• Problem requirements
Search the records for the word "lifts" and report each line that has it.

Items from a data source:
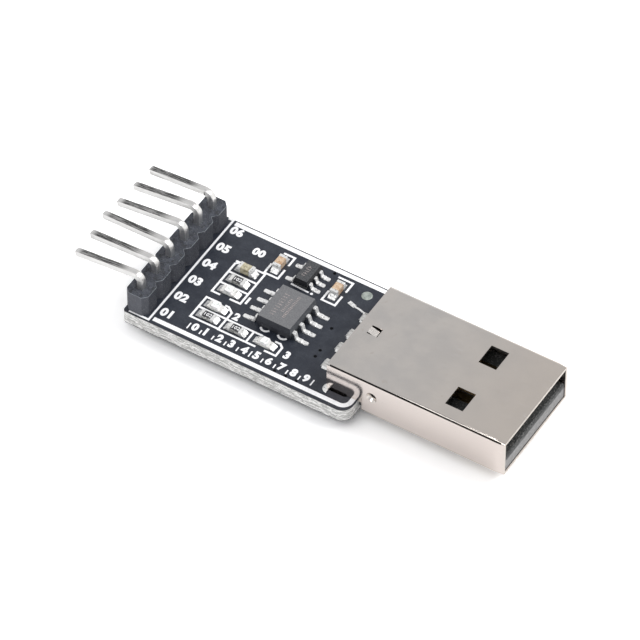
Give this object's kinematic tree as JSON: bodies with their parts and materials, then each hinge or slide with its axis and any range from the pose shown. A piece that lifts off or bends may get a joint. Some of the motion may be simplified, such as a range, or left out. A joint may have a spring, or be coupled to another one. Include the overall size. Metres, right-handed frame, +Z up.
{
  "type": "usb to serial adapter module",
  "caption": "Small circuit board with a male USB-A plug at one end, a bent right-angle pin header at the other, and surface-mounted parts between.",
  "frame": {"origin": "centre of the object's box, at the height of its lowest point (the header's pin tails)", "axes": "+X from the pin header towards the mouth of the USB plug, +Y across the board, +Z up out of the board's component side"},
  "size_m": [0.048, 0.0158, 0.0075],
  "materials": {
    "board": "dark blue-black solder mask with white print on pale fibreglass",
    "header_plastic": "matt moulded plastic with scuffs",
    "solder": "bright smooth solder",
    "shell_nickel": "satin nickel plate on folded sheet",
    "plug_plastic": "matt moulded plastic",
    "chip_epoxy": "matt grey moulded epoxy with faint marks",
    "regulator_epoxy": "matt dark moulded epoxy",
    "tin_leads": "tin-plated leads",
    "pin_tin": "tin plate with dark streaks",
    "contact_gold": "gold flash",
    "capacitor_ceramic": "tan ceramic",
    "resistor_ceramic": "dark glass coat with a plain number",
    "part_ends": "tinned metal ends",
    "led_laminate": "pale laminate",
    "led_epoxy": "milky clear epoxy",
    "led_gold": "gold-flashed pads"
  },
  "bodies": {
    "root": {"pcb": "board", "header_block": "header_plastic", "header_solder": "solder", "usb_shell": "shell_nickel", "usb_insulator": "plug_plastic", "leg_solder": "solder", "contact_solder": "solder", "bridge_chip_body": "chip_epoxy", "bridge_chip_leads": "tin_leads", "regulator_body": "regulator_epoxy", "regulator_leads": "tin_leads", "parts_solder": "solder", "header_pin_1": "pin_tin", "header_pin_2": "pin_tin", "header_pin_3": "pin_tin", "header_pin_4": "pin_tin", "header_pin_5": "pin_tin", "header_pin_6": "pin_tin", "usb_contact_1": "contact_gold", "usb_contact_2": "contact_gold", "usb_contact_3": "contact_gold", "usb_contact_4": "contact_gold", "capacitor_1_body": "capacitor_ceramic", "capacitor_1_ends": "part_ends", "resistor_1_body": "resistor_ceramic", "resistor_1_ends": "part_ends", "led_1_base": "led_laminate", "led_1_lens": "led_epoxy", "led_1_ends": "led_gold", "capacitor_2_body": "capacitor_ceramic", "capacitor_2_ends": "part_ends", "resistor_2_body": "resistor_ceramic", "resistor_2_ends": "part_ends", "led_2_base": "led_laminate", "led_2_lens": "led_epoxy", "led_2_ends": "led_gold", "capacitor_3_body": "capacitor_ceramic", "capacitor_3_ends": "part_ends", "resistor_3_body": "resistor_ceramic", "resistor_3_ends": "part_ends", "led_3_base": "led_laminate", "led_3_lens": "led_epoxy", "led_3_ends": "led_gold"}
  },
  "joints": []
}
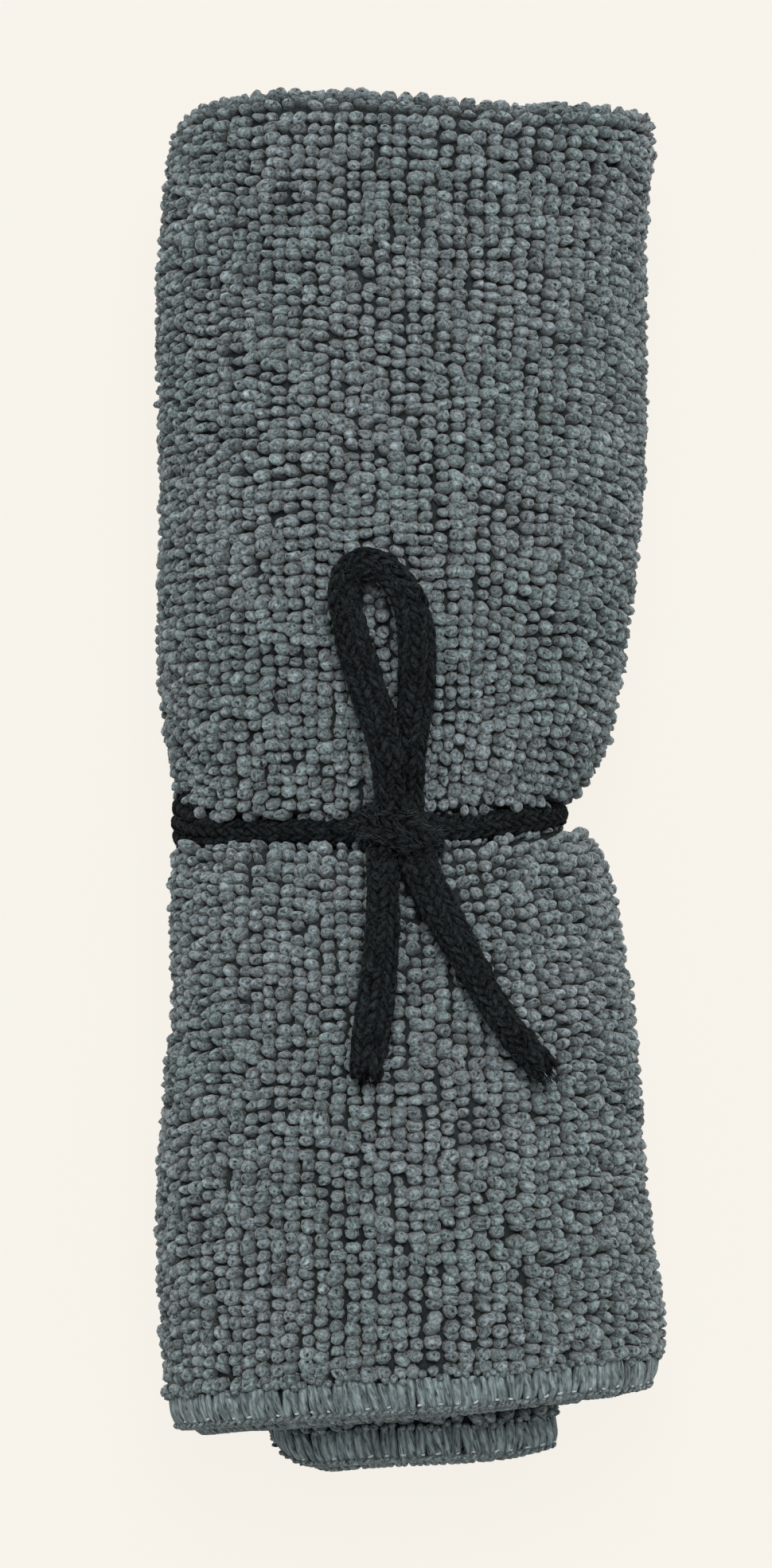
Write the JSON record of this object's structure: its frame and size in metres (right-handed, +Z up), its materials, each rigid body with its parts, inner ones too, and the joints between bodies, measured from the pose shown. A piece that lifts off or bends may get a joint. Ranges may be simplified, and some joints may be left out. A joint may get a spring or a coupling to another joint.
{
  "type": "rolled microfiber cloth",
  "caption": "Looped microfibre terry cloth, folded in half and rolled, tied round the waist with a braided cord in a half bow.",
  "frame": {"origin": "centre of the roll's footprint, on the surface that it rests on", "axes": "+Z up, +Y along the roll towards its folded end, +X to the right seen from above with +Y away"},
  "size_m": [0.0785, 0.208, 0.0516],
  "materials": {
    "cloth": "matt looped microfibre terry, slate grey",
    "cord": "soft braided cotton cord, black"
  },
  "bodies": {
    "root": {"cloth_roll": "cloth", "tie_band": "cord", "tie_knot": "cord", "tie_bow": "cord", "tie_end_left": "cord", "tie_end_right": "cord"}
  },
  "joints": []
}
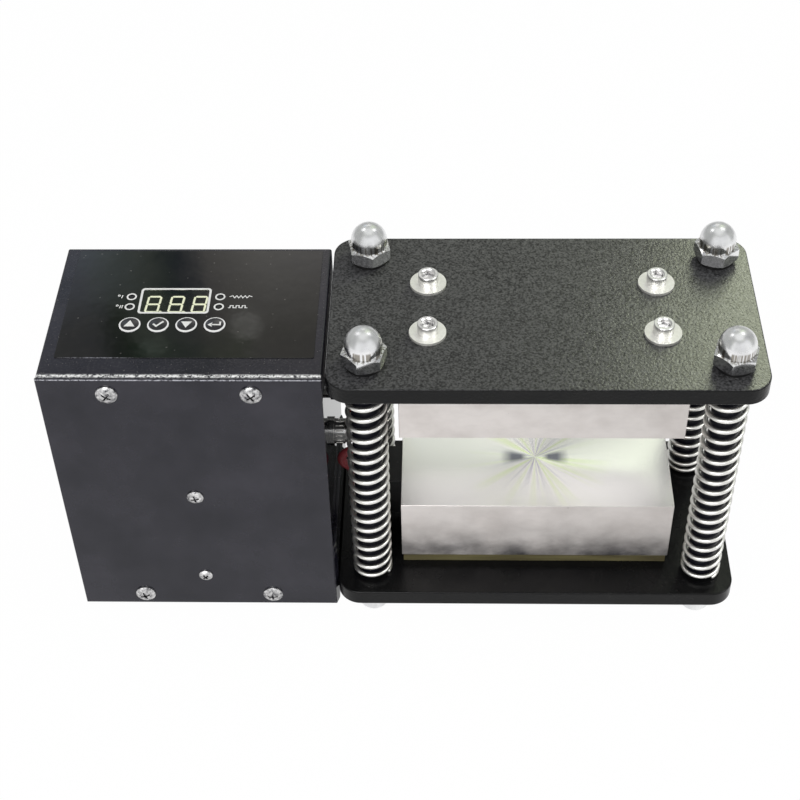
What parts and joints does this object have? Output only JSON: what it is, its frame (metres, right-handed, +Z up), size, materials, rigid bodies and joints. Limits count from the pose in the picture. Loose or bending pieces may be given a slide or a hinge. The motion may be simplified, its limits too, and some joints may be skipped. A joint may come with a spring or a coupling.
{
  "type": "hydraulic heat press plate set",
  "caption": "Spring cage with heated aluminium plates for a hydraulic press, with guide rods, dome nuts and a side-mounted temperature control box.",
  "frame": {"origin": "middle of the whole object's footprint, on the surface that it stands on", "axes": "+X from the control box to the cage, -Y towards the front cover, +Z up"},
  "size_m": [0.3728, 0.1215, 0.216],
  "materials": {
    "cage_powder_coat": "black powder coat, fine texture, satin",
    "rod_black_oxide": "black oxide, semi-gloss",
    "spring_nickel": "bright nickel plate",
    "nut_stainless": "polished stainless steel",
    "washer_black": "black, semi-gloss",
    "zinc_plate": "bright zinc plate",
    "bush_bronze": "sintered bronze, dull",
    "block_aluminium": "milled, unpolished",
    "insulation_brown": "pressed fibre board, matt",
    "heater_steel": "stainless sheath",
    "cover_steel": "folded sheet, black paint",
    "box_paint": "black satin paint",
    "panel_gloss": "glossy black film with white print",
    "window_smoke": "clear window",
    "display_black": "black module with pale unlit segments",
    "board_green": "green solder mask",
    "lamp_clear": "dark clear lens, unlit",
    "button_black": "glossy black with white symbol",
    "plastic_black": "moulded black plastic",
    "connector_chrome": "black chrome plate",
    "sleeve_red": "red silicone sleeving",
    "transformer_iron": "varnished laminations",
    "post_brass": "nickel-free brass"
  },
  "bodies": {
    "cage_base": {"lower_cage_plate": "cage_powder_coat", "guide_rod_front_left": "rod_black_oxide", "guide_rod_front_right": "rod_black_oxide", "guide_rod_rear_left": "rod_black_oxide", "guide_rod_rear_right": "rod_black_oxide", "spring_front_left": "spring_nickel", "spring_front_right": "spring_nickel", "spring_rear_left": "spring_nickel", "spring_rear_right": "spring_nickel", "upper_stop_washers": "washer_black", "lower_stop_washers": "washer_black", "upper_dome_nuts": "nut_stainless", "lower_dome_nuts": "nut_stainless", "lower_insulation_board": "insulation_brown", "lower_heater_block": "block_aluminium", "lower_block_screws": "zinc_plate", "lower_block_washers": "zinc_plate", "lower_heater_cartridges": "heater_steel", "lower_temperature_probe": "heater_steel", "lower_terminal_cover": "cover_steel", "lower_cover_screws": "zinc_plate", "box_shell": "box_paint", "front_cover": "box_paint", "front_cover_screws": "zinc_plate", "side_mounting_plate": "box_paint", "cage_fixing_screws": "zinc_plate", "transformer": "transformer_iron", "solid_state_relay": "plastic_black", "rear_wall_screws": "zinc_plate", "panel_film": "panel_gloss", "display_window": "window_smoke", "display_module": "display_black", "control_board": "board_green", "board_standoffs": "post_brass", "board_screws": "zinc_plate", "tact_switches": "plastic_black", "indicator_lights": "lamp_clear", "mains_inlet": "plastic_black", "fuse_drawer": "plastic_black", "switch_housing": "plastic_black", "connector_sockets": "connector_chrome", "connector_plugs": "connector_chrome", "lower_heater_lead": "sleeve_red", "upper_heater_lead": "sleeve_red"},
    "upper_platen": {"upper_cage_plate": "cage_powder_coat", "guide_bushes": "bush_bronze", "upper_insulation_board": "insulation_brown", "upper_heater_block": "block_aluminium", "upper_block_screws": "zinc_plate", "upper_block_washers": "zinc_plate", "upper_heater_cartridges": "heater_steel", "upper_temperature_probe": "heater_steel", "upper_terminal_cover": "cover_steel", "upper_cover_screws": "zinc_plate"},
    "button_up_cap": {"button_up": "button_black"},
    "button_select_cap": {"button_select": "button_black"},
    "button_down_cap": {"button_down": "button_black"},
    "button_accept_cap": {"button_accept": "button_black"},
    "power_rocker_key": {"power_rocker": "plastic_black"}
  },
  "joints": [
    {"name": "platen_slide", "type": "slide", "parent": "cage_base", "child": "upper_platen", "axis": [0, 0, -1], "range_m": [0, 0.0538], "stiffness_N_per_m": 7500, "springref_m": -0.02, "deforming": ["spring_front_left", "spring_front_right", "spring_rear_left", "spring_rear_right", "upper_heater_lead"]},
    {"name": "button_up_press", "type": "slide", "parent": "cage_base", "child": "button_up_cap", "axis": [0, 0, -1], "range_m": [0, 0.0006], "stiffness_N_per_m": 500, "springref_m": -0.001},
    {"name": "button_select_press", "type": "slide", "parent": "cage_base", "child": "button_select_cap", "axis": [0, 0, -1], "range_m": [0, 0.0006], "stiffness_N_per_m": 500, "springref_m": -0.001},
    {"name": "button_down_press", "type": "slide", "parent": "cage_base", "child": "button_down_cap", "axis": [0, 0, -1], "range_m": [0, 0.0006], "stiffness_N_per_m": 500, "springref_m": -0.001},
    {"name": "button_accept_press", "type": "slide", "parent": "cage_base", "child": "button_accept_cap", "axis": [0, 0, -1], "range_m": [0, 0.0006], "stiffness_N_per_m": 500, "springref_m": -0.001},
    {"name": "power_rocker_tilt", "type": "hinge", "parent": "cage_base", "child": "power_rocker_key", "pos_m": [-0.1044, 0.0515, 0.0555], "axis": [1, 0, 0], "range_deg": [0, 16]}
  ]
}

• Solution to this exercise
Give this object's kinematic tree as JSON: bodies with their parts and materials, then each hinge or slide with its axis and any range from the pose shown. A piece that lifts off or bends may get a joint. Some of the motion may be simplified, such as a range, or left out. A joint may have a spring, or be coupled to another one. Include the overall size. Metres, right-handed frame, +Z up.
Write the JSON record of this object's structure: its frame and size in metres (right-handed, +Z up), its materials, each rigid body with its parts, inner ones too, and the joints between bodies, measured from the pose shown. A piece that lifts off or bends may get a joint. Ranges may be simplified, and some joints may be left out. A joint may get a spring or a coupling to another joint.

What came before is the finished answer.